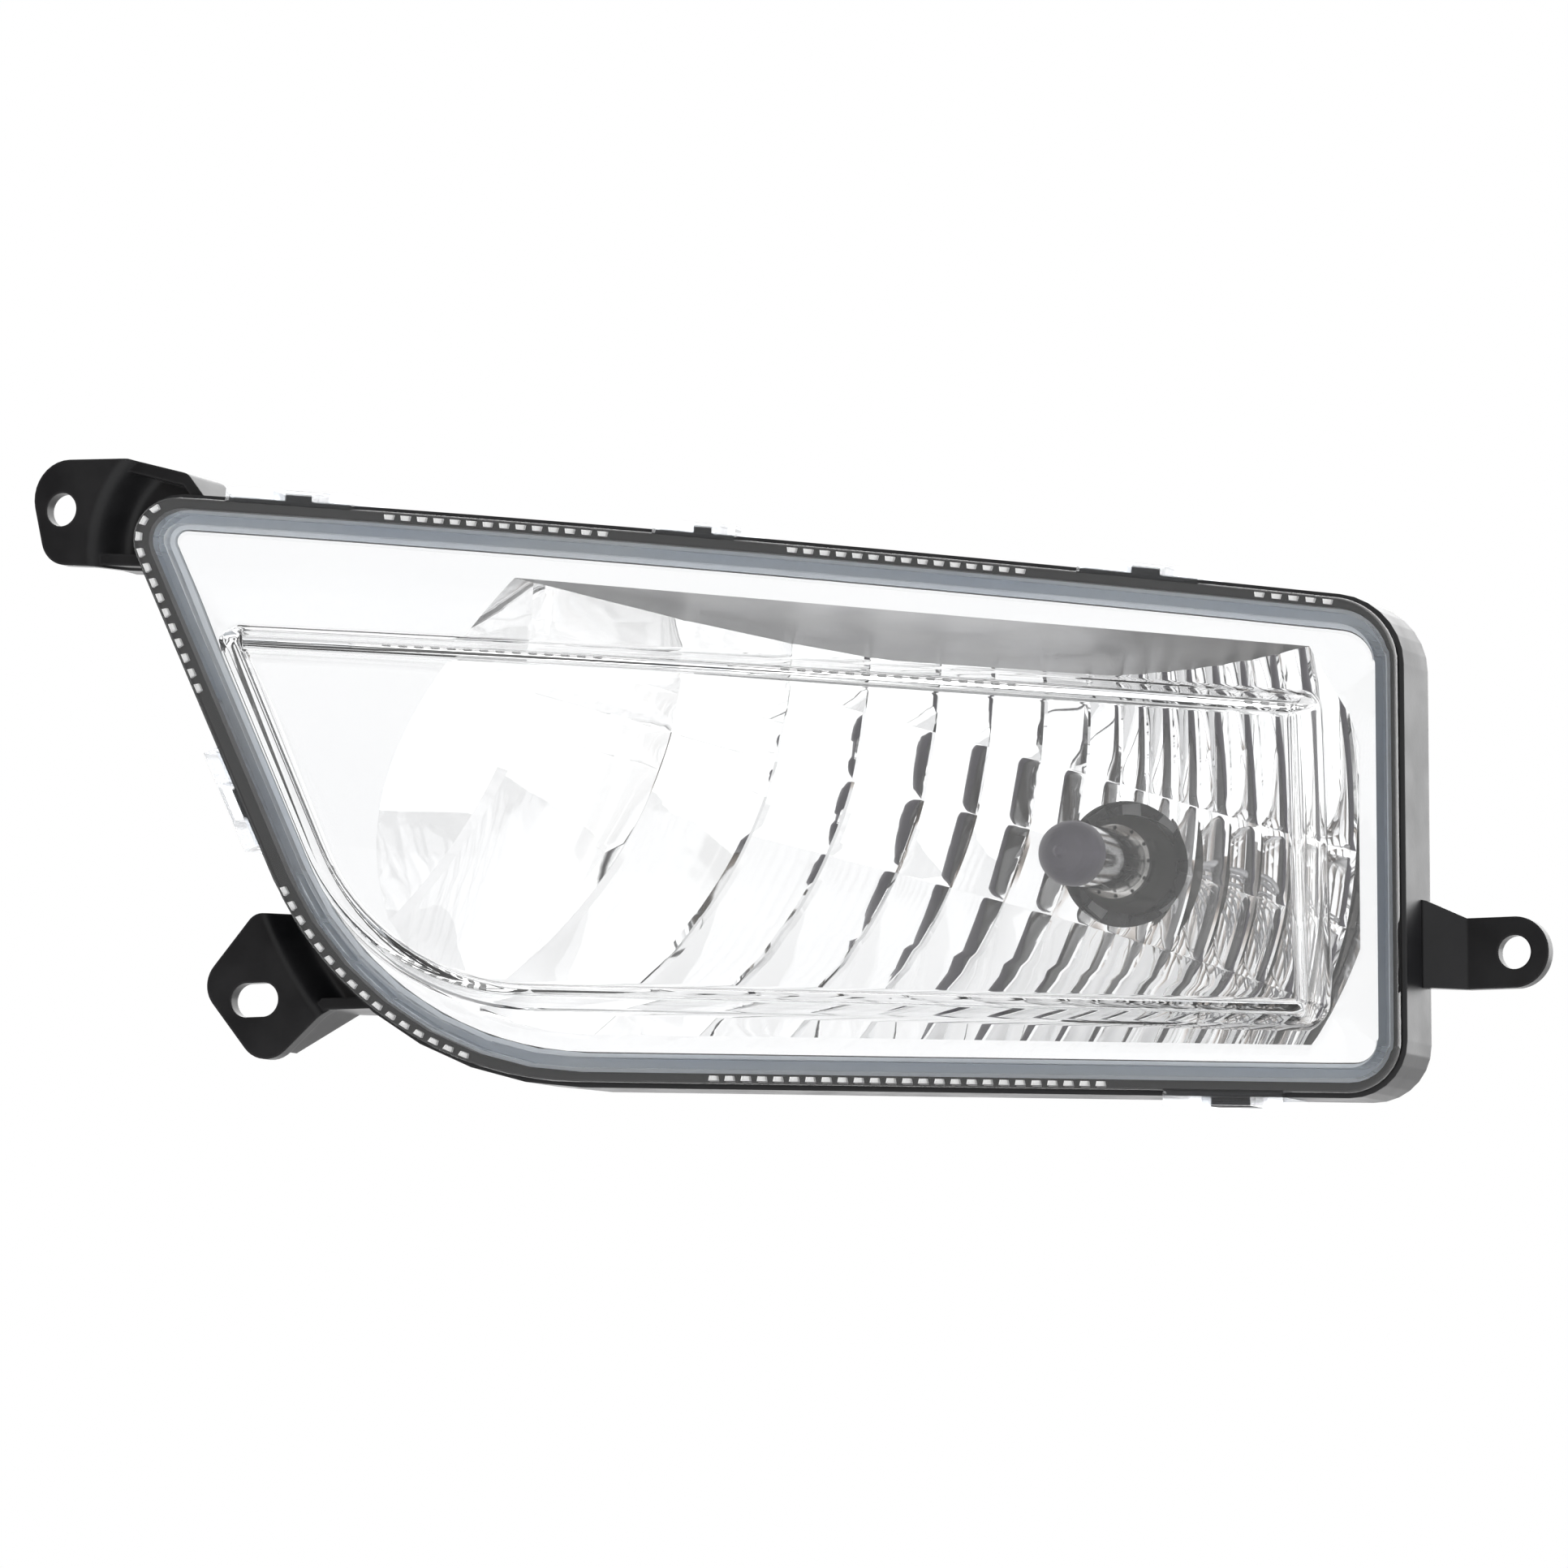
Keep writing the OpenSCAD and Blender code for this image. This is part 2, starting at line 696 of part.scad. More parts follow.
// The rounded nose of the bulb, turned about the axis, with its sealed-off pip.
module nose(r, back) {
    translate([bulb_x, dome_y, bulb_z]) rotate([90, 0, 0]) rotate_extrude() polygon(concat(
        [[0, -back]], [[r, -back]],
        [for (a = [0:10:70]) r * [cos(a), sin(a)]],
        [[r * 0.22, r * 1.0], [r * 0.12, r * 1.1], [0, r * 1.12]]
    ));
}

module bulb_glass() {
    color([0.95, 0.95, 0.95, 0.3]) difference() {
        nose(glass_r, glass_back - dome_y);
        nose(glass_r - glass_t, glass_back - dome_y - 5);
    }
}

module bulb_tip_coating() {
    color([0.28, 0.28, 0.31]) difference() {
        nose(glass_r + coat_t, coat_start - dome_y);
        nose(glass_r, coat_start - dome_y + 2);
    }
}

coil_r = 0.8;
coil_len = 5;
coil_stand = 25;                 // from the bowl's vertex forward to the low beam's coil
low_coil_y = vertex_y - coil_stand;
high_coil_y = low_coil_y + 7;

module low_beam_filament() {
    color([0.6, 0.6, 0.6]) translate([0, 0, 1.2]) on_axis(low_coil_y - coil_len, low_coil_y, coil_r);
}

module high_beam_filament() {
    color([0.6, 0.6, 0.6]) translate([0, 0, -1.2])
        on_axis(high_coil_y - coil_len, high_coil_y, coil_r);
}

// Support wires from the glass's sealed foot to the two ends of each coil.
module filament_leads() {
    lead_r = 0.4;
    hook_r = 0.3;
    foot = glass_back - 5;
    color([0.7, 0.7, 0.7])
        for (coil = [[1.2, low_coil_y, 3], [-1.2, high_coil_y, -3]], end = [0, 1]) {
            y = end == 0 ? coil[1] - coil_len - hook_r : coil[1] + hook_r;
            side = end == 0 ? coil[2] : -coil[2] * 0.5;
            translate([side, 0, coil[0]]) on_axis(y - lead_r - 0.3, foot, lead_r);
            translate([bulb_x + min(side, 0), y, bulb_z + coil[0]]) rotate([0, 90, 0])
                cylinder(r = hook_r, h = abs(side));
        }
}

housing();
outer_bracket();
upper_bracket();
lower_bracket();
lens();
lens_sealant();
reflector();
reflector_screws();
socket_ring();
vent_cap(upper_vent);  // upper_vent_cap
vent_cap(lower_vent);  // lower_vent_cap
vent_filters();
bulb_base();
bulb_seal_ring();
bulb_terminals();
bulb_focus_ring();
bulb_clamp_ring();
bulb_glass();
bulb_tip_coating();
low_beam_filament();
high_beam_filament();
filament_leads();
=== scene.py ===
import json
import math

import bpy
import bmesh
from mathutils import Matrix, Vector


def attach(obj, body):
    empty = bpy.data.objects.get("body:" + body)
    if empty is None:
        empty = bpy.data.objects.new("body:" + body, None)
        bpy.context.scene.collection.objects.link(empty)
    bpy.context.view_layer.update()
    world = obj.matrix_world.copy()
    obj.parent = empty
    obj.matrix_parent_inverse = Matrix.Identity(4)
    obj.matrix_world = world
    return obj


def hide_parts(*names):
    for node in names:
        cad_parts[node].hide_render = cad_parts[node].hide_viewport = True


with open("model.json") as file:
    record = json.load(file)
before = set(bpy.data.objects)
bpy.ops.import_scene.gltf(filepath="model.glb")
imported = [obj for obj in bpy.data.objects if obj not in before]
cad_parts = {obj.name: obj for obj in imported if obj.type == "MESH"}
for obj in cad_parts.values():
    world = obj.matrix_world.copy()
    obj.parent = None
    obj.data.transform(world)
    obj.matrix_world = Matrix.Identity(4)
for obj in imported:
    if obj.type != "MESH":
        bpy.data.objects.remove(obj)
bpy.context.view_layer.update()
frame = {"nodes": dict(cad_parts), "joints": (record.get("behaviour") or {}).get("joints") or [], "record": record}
scene = bpy.context.scene
MM = 0.001
CAD = frame["nodes"]

# ---- sizes, in millimetres, as in part.scad ----
LENS_W, OUTER_H, INNER_H, RAKE, TOP_BOW = 264.7, 101.1, 124.1, 51.9, 1.6
SWEEP = math.radians(24)
CORNER = Vector((-19.5, -14.0, -29.7))
LENS_CORNERS = [(-LENS_W, INNER_H), (RAKE - LENS_W, 3.0), (0.0, 0.0), (0.0, OUTER_H)]
LENS_RADII = [8.7, 69.0, 11.0, 13.3]
PANEL_CORNERS = [
    (22.7 - LENS_W, INNER_H - 28.6), (RAKE + 3.2 - LENS_W, 18.1), (-14.3, 13.8), (-16.1, OUTER_H - 19.7),
]
PANEL_RADII = [3.0, 51.0, 5.0, 3.0]
LENS_T, PANEL_H = 2.5, 6.5
LEG_IN, LEG_T, LEG_LEN = 3.1, 2.2, 6.0
PLATE_IN, PLATE_FRONT, PLATE_BACK = 6.6, -3.0, -5.0
BOWL_IN, BOWL_T = 10.2, 2.0
FOCAL_Z, FOCAL_OUTER, FOCAL_INNER = 30.0, 41.0, 32.5      # the bowl's curves, upright and to each side
INNER_FLATNESS = 0.013           # how much flatter the plain facet at the inner end is
SHELF_DRAFT = math.radians(9)
OPENING_R = 14.2
BEHIND_ALL, BEFORE_ALL = 80.0, -420.0      # y of faces that lie clear behind or in front of the lamp
TAB_T, TAB_HOLE_R = 3.0, 3.5
SLOT_LEN, SLOT_W = 11.0, 7.1

AXIS = Vector(frame["joints"][0]["pos_m"]) / MM      # the bulb's axis, at the reflector's vertex


# ---- outlines in the lens plane ----

def rounded_corner(before, at, after, radius, inset, steps):
    b, a, c = Vector(before), Vector(at), Vector(after)
    d1, d2 = (a - b).normalized(), (c - a).normalized()
    n1, n2 = Vector((-d1.y, d1.x)), Vector((-d2.y, d2.x))
    kept = max(radius - inset, 0.6)
    centre = a + (inset + kept) * (n1 + n2) / (1 + n1.dot(n2))
    start = math.atan2(-n1.y, -n1.x)
    turn = math.acos(n1.dot(n2))
    return [
        centre + kept * Vector((math.cos(start + turn * i / steps), math.sin(start + turn * i / steps)))
        for i in range(steps + 1)
    ]


def outline(corners, radii, inset=0.0, steps=16, top=20):
    points = []
    n = len(corners)
    for i in range(n):
        points += rounded_corner(corners[i - 1], corners[i], corners[(i + 1) % n], radii[i], inset, steps)
    last, first = points[-1], points[0]
    points += [last.lerp(first, i / top) for i in range(1, top)]
    return [p + Vector((0, bow(p.x, p.y))) for p in points]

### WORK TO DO
Every line above should be written out again exactly as it stands.

### REPLY
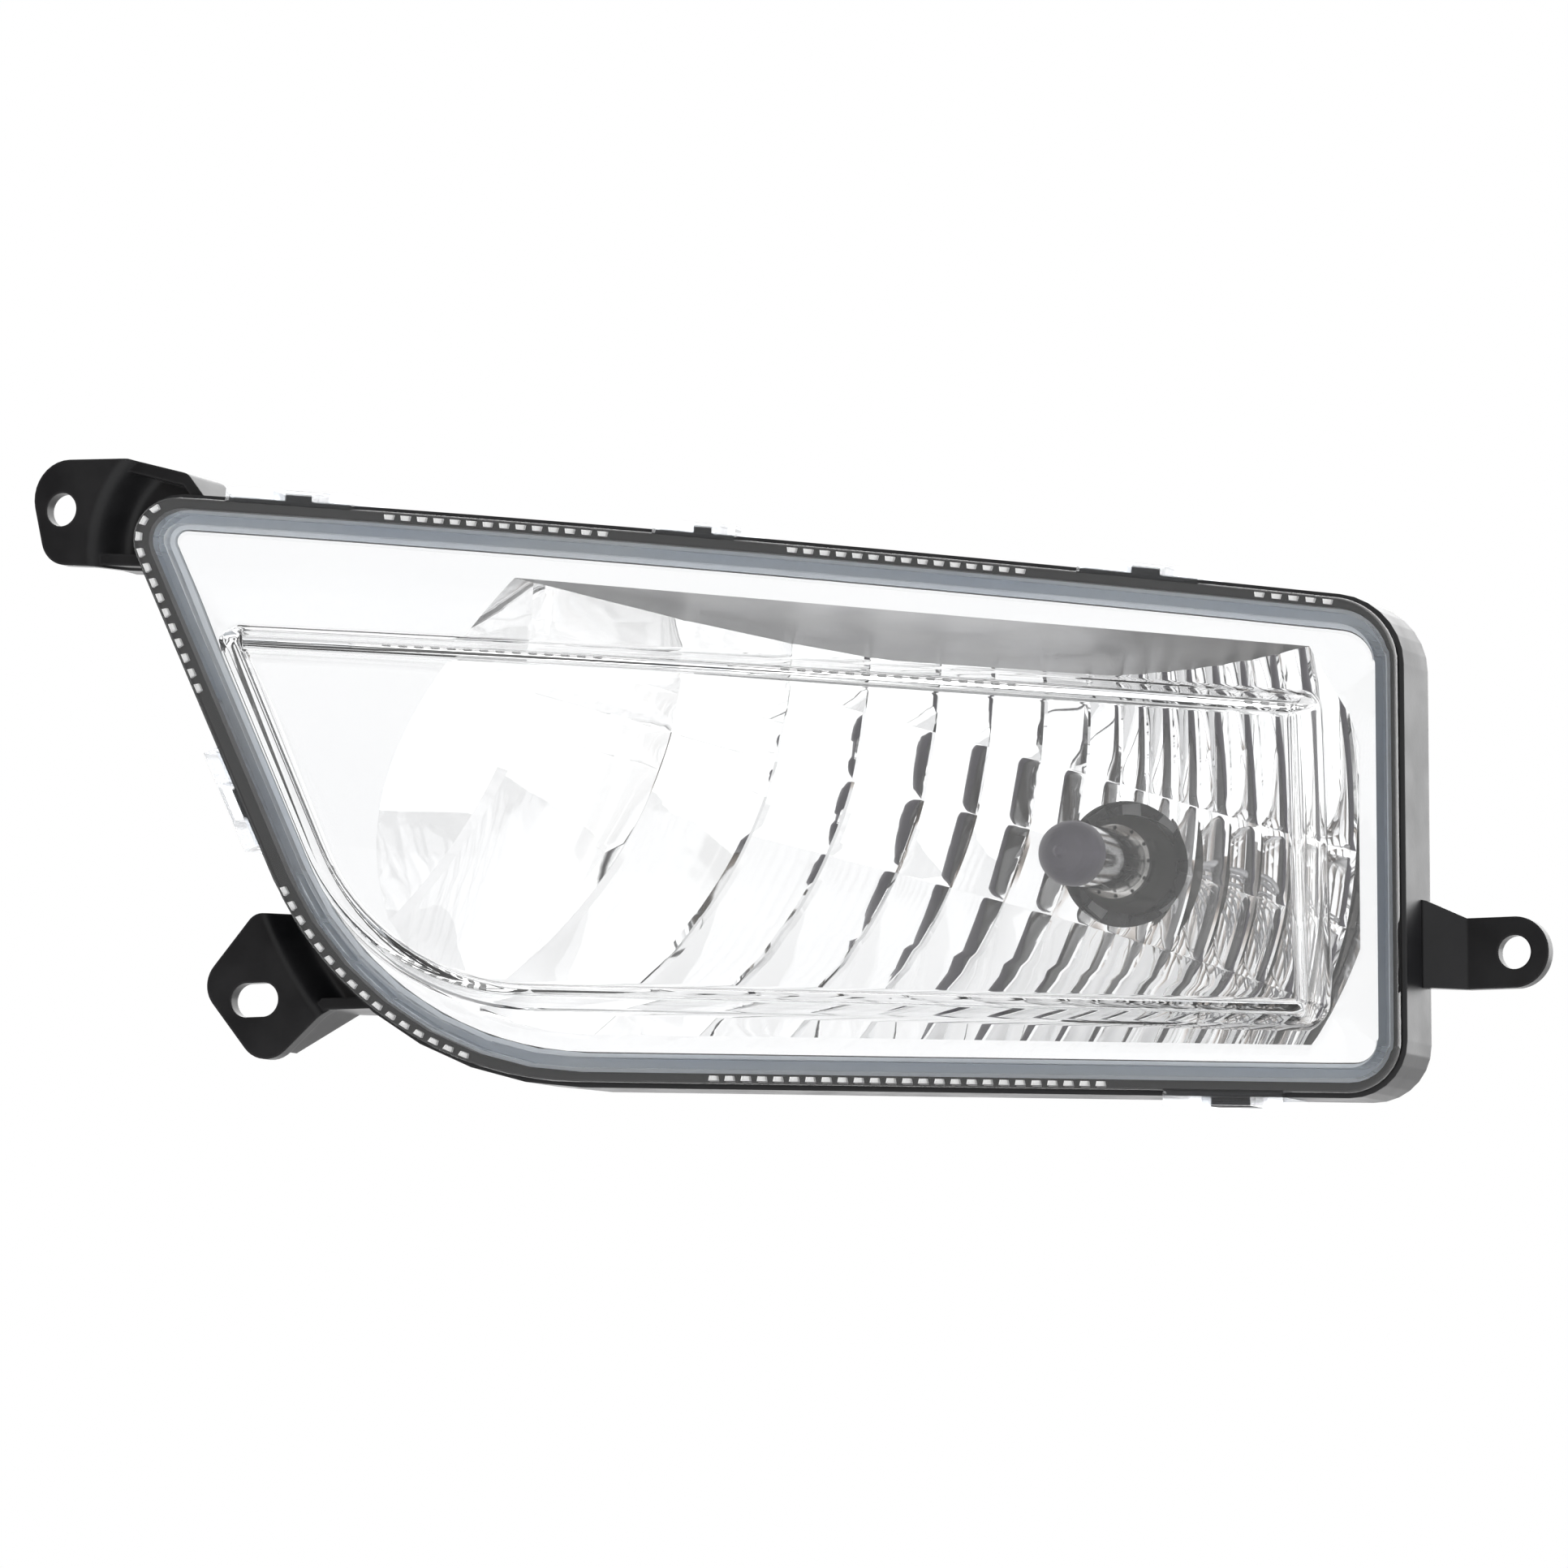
Keep writing the OpenSCAD and Blender code for this image. This is part 2, starting at line 696 of part.scad. More parts follow.
// The rounded nose of the bulb, turned about the axis, with its sealed-off pip.
module nose(r, back) {
    translate([bulb_x, dome_y, bulb_z]) rotate([90, 0, 0]) rotate_extrude() polygon(concat(
        [[0, -back]], [[r, -back]],
        [for (a = [0:10:70]) r * [cos(a), sin(a)]],
        [[r * 0.22, r * 1.0], [r * 0.12, r * 1.1], [0, r * 1.12]]
    ));
}

module bulb_glass() {
    color([0.95, 0.95, 0.95, 0.3]) difference() {
        nose(glass_r, glass_back - dome_y);
        nose(glass_r - glass_t, glass_back - dome_y - 5);
    }
}

module bulb_tip_coating() {
    color([0.28, 0.28, 0.31]) difference() {
        nose(glass_r + coat_t, coat_start - dome_y);
        nose(glass_r, coat_start - dome_y + 2);
    }
}

coil_r = 0.8;
coil_len = 5;
coil_stand = 25;                 // from the bowl's vertex forward to the low beam's coil
low_coil_y = vertex_y - coil_stand;
high_coil_y = low_coil_y + 7;

module low_beam_filament() {
    color([0.6, 0.6, 0.6]) translate([0, 0, 1.2]) on_axis(low_coil_y - coil_len, low_coil_y, coil_r);
}

module high_beam_filament() {
    color([0.6, 0.6, 0.6]) translate([0, 0, -1.2])
        on_axis(high_coil_y - coil_len, high_coil_y, coil_r);
}

// Support wires from the glass's sealed foot to the two ends of each coil.
module filament_leads() {
    lead_r = 0.4;
    hook_r = 0.3;
    foot = glass_back - 5;
    color([0.7, 0.7, 0.7])
        for (coil = [[1.2, low_coil_y, 3], [-1.2, high_coil_y, -3]], end = [0, 1]) {
            y = end == 0 ? coil[1] - coil_len - hook_r : coil[1] + hook_r;
            side = end == 0 ? coil[2] : -coil[2] * 0.5;
            translate([side, 0, coil[0]]) on_axis(y - lead_r - 0.3, foot, lead_r);
            translate([bulb_x + min(side, 0), y, bulb_z + coil[0]]) rotate([0, 90, 0])
                cylinder(r = hook_r, h = abs(side));
        }
}

housing();
outer_bracket();
upper_bracket();
lower_bracket();
lens();
lens_sealant();
reflector();
reflector_screws();
socket_ring();
vent_cap(upper_vent);  // upper_vent_cap
vent_cap(lower_vent);  // lower_vent_cap
vent_filters();
bulb_base();
bulb_seal_ring();
bulb_terminals();
bulb_focus_ring();
bulb_clamp_ring();
bulb_glass();
bulb_tip_coating();
low_beam_filament();
high_beam_filament();
filament_leads();
=== scene.py ===
import json
import math

import bpy
import bmesh
from mathutils import Matrix, Vector


def attach(obj, body):
    empty = bpy.data.objects.get("body:" + body)
    if empty is None:
        empty = bpy.data.objects.new("body:" + body, None)
        bpy.context.scene.collection.objects.link(empty)
    bpy.context.view_layer.update()
    world = obj.matrix_world.copy()
    obj.parent = empty
    obj.matrix_parent_inverse = Matrix.Identity(4)
    obj.matrix_world = world
    return obj


def hide_parts(*names):
    for node in names:
        cad_parts[node].hide_render = cad_parts[node].hide_viewport = True


with open("model.json") as file:
    record = json.load(file)
before = set(bpy.data.objects)
bpy.ops.import_scene.gltf(filepath="model.glb")
imported = [obj for obj in bpy.data.objects if obj not in before]
cad_parts = {obj.name: obj for obj in imported if obj.type == "MESH"}
for obj in cad_parts.values():
    world = obj.matrix_world.copy()
    obj.parent = None
    obj.data.transform(world)
    obj.matrix_world = Matrix.Identity(4)
for obj in imported:
    if obj.type != "MESH":
        bpy.data.objects.remove(obj)
bpy.context.view_layer.update()
frame = {"nodes": dict(cad_parts), "joints": (record.get("behaviour") or {}).get("joints") or [], "record": record}
scene = bpy.context.scene
MM = 0.001
CAD = frame["nodes"]

# ---- sizes, in millimetres, as in part.scad ----
LENS_W, OUTER_H, INNER_H, RAKE, TOP_BOW = 264.7, 101.1, 124.1, 51.9, 1.6
SWEEP = math.radians(24)
CORNER = Vector((-19.5, -14.0, -29.7))
LENS_CORNERS = [(-LENS_W, INNER_H), (RAKE - LENS_W, 3.0), (0.0, 0.0), (0.0, OUTER_H)]
LENS_RADII = [8.7, 69.0, 11.0, 13.3]
PANEL_CORNERS = [
    (22.7 - LENS_W, INNER_H - 28.6), (RAKE + 3.2 - LENS_W, 18.1), (-14.3, 13.8), (-16.1, OUTER_H - 19.7),
]
PANEL_RADII = [3.0, 51.0, 5.0, 3.0]
LENS_T, PANEL_H = 2.5, 6.5
LEG_IN, LEG_T, LEG_LEN = 3.1, 2.2, 6.0
PLATE_IN, PLATE_FRONT, PLATE_BACK = 6.6, -3.0, -5.0
BOWL_IN, BOWL_T = 10.2, 2.0
FOCAL_Z, FOCAL_OUTER, FOCAL_INNER = 30.0, 41.0, 32.5      # the bowl's curves, upright and to each side
INNER_FLATNESS = 0.013           # how much flatter the plain facet at the inner end is
SHELF_DRAFT = math.radians(9)
OPENING_R = 14.2
BEHIND_ALL, BEFORE_ALL = 80.0, -420.0      # y of faces that lie clear behind or in front of the lamp
TAB_T, TAB_HOLE_R = 3.0, 3.5
SLOT_LEN, SLOT_W = 11.0, 7.1

AXIS = Vector(frame["joints"][0]["pos_m"]) / MM      # the bulb's axis, at the reflector's vertex


# ---- outlines in the lens plane ----

def rounded_corner(before, at, after, radius, inset, steps):
    b, a, c = Vector(before), Vector(at), Vector(after)
    d1, d2 = (a - b).normalized(), (c - a).normalized()
    n1, n2 = Vector((-d1.y, d1.x)), Vector((-d2.y, d2.x))
    kept = max(radius - inset, 0.6)
    centre = a + (inset + kept) * (n1 + n2) / (1 + n1.dot(n2))
    start = math.atan2(-n1.y, -n1.x)
    turn = math.acos(n1.dot(n2))
    return [
        centre + kept * Vector((math.cos(start + turn * i / steps), math.sin(start + turn * i / steps)))
        for i in range(steps + 1)
    ]


def outline(corners, radii, inset=0.0, steps=16, top=20):
    points = []
    n = len(corners)
    for i in range(n):
        points += rounded_corner(corners[i - 1], corners[i], corners[(i + 1) % n], radii[i], inset, steps)
    last, first = points[-1], points[0]
    points += [last.lerp(first, i / top) for i in range(1, top)]
    return [p + Vector((0, bow(p.x, p.y))) for p in points]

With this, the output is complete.